Een week geleden, op de eerste dag van het jaar liep ik in het Jac. P. Thijssepark. Het was m’n eerste keer daar in het kleine parkje te Amstelveen. Het is een heus heemparkje. Een wandeling na oudejaarsnacht doet wonderen. Ook leken de wilde planten in een wondere wereld te vertoeven. Sommigen vol in bloei. Zoals het vrolijke Leucojum (lenteklokje), u weet wel het zomerzotje, het woord dat ik in oktober liet vallen, omdat het uit de Dikke van Dale was gekieperd. Belofte maakt schuld: ik had beloofd het Zotje weer terug te brengen in de Van Dale. Nou, m’n offensief is begonnen.
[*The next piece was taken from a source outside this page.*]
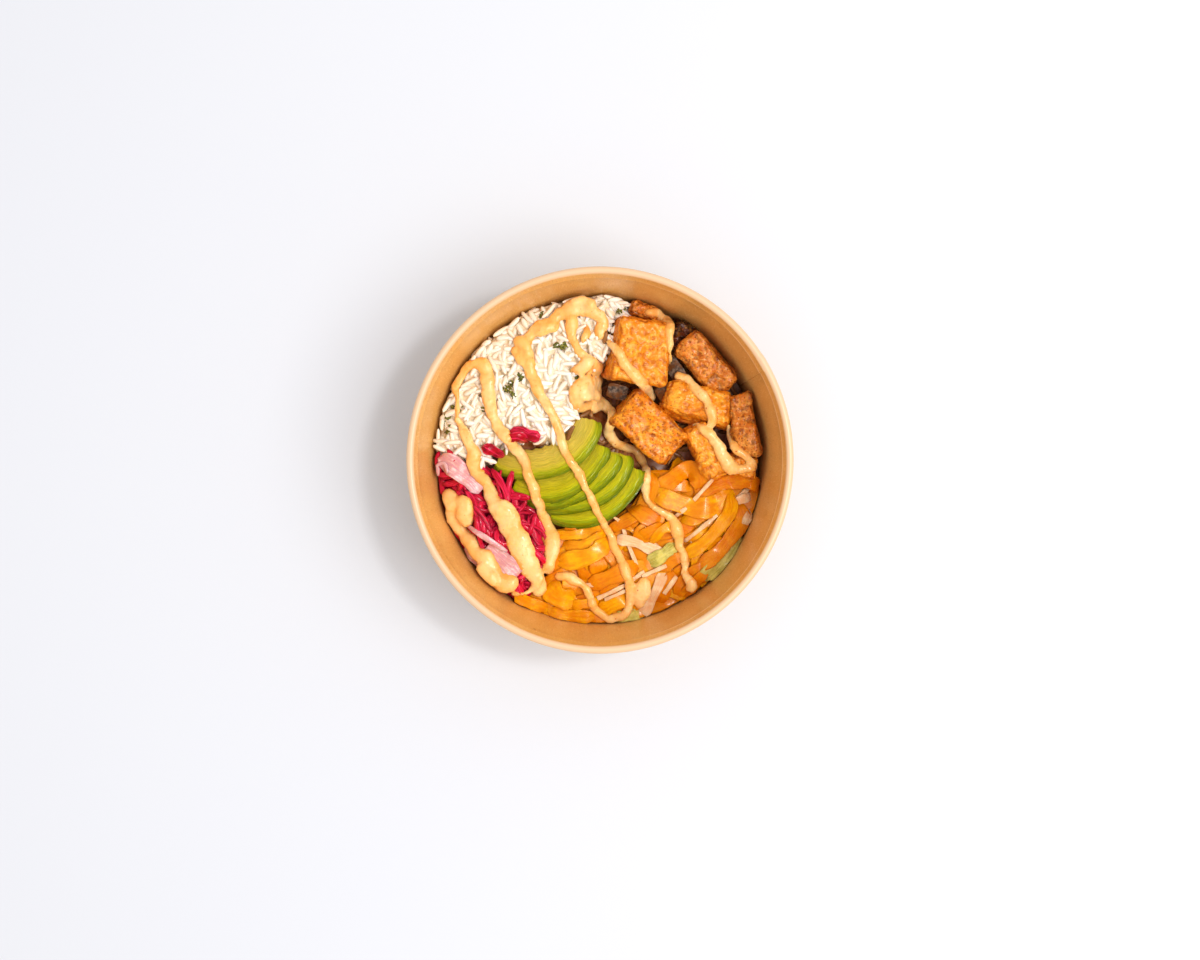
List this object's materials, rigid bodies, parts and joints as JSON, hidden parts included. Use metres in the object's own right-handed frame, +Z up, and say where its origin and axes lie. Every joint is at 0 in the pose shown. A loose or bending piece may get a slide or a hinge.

De naam van het park deed me denken aan mijn lagere schooltijd : de Jac. P. Thijsseschool, een klein dorpsschooltje in Groningen. Het was de onderwijzer, veldbioloog en schrijver Jac. P. Thijsse die het begrip ‘heemtuin’ introduceerde, bedoeld om inheemse, wilde planten te leren kennen. In Amstelveen is dat zeker goed gelukt. Geen wonder dat het park tot Rijksmonument is bestempeld. Hoewel de naam wilde planten anders doet vermoeden is het onderhoud ervan zeer intensief en voor een groot gedeelte handmatig,. Dat maakt het park des te indrukwekkender.
Het leek wel of ik in Schotland liep, dezelfde stilte, geen mensen, geen wind…. Alleen de schoonheid van de natuur. Waarom dan toch altijd alles ver zoeken, terwijl ’t om de hoek te vinden is?
Plantenjournaal- Verbascum (Toorts)

Naar beneden starend viel mijn blik op een wat grijs viltige platte rozet. Een ezelsoor? Nee, dat was het niet. Het bleek een toorts te zijn. Daarover volgende week meer…
Wat een parel, dat parkje en zo dicht bij!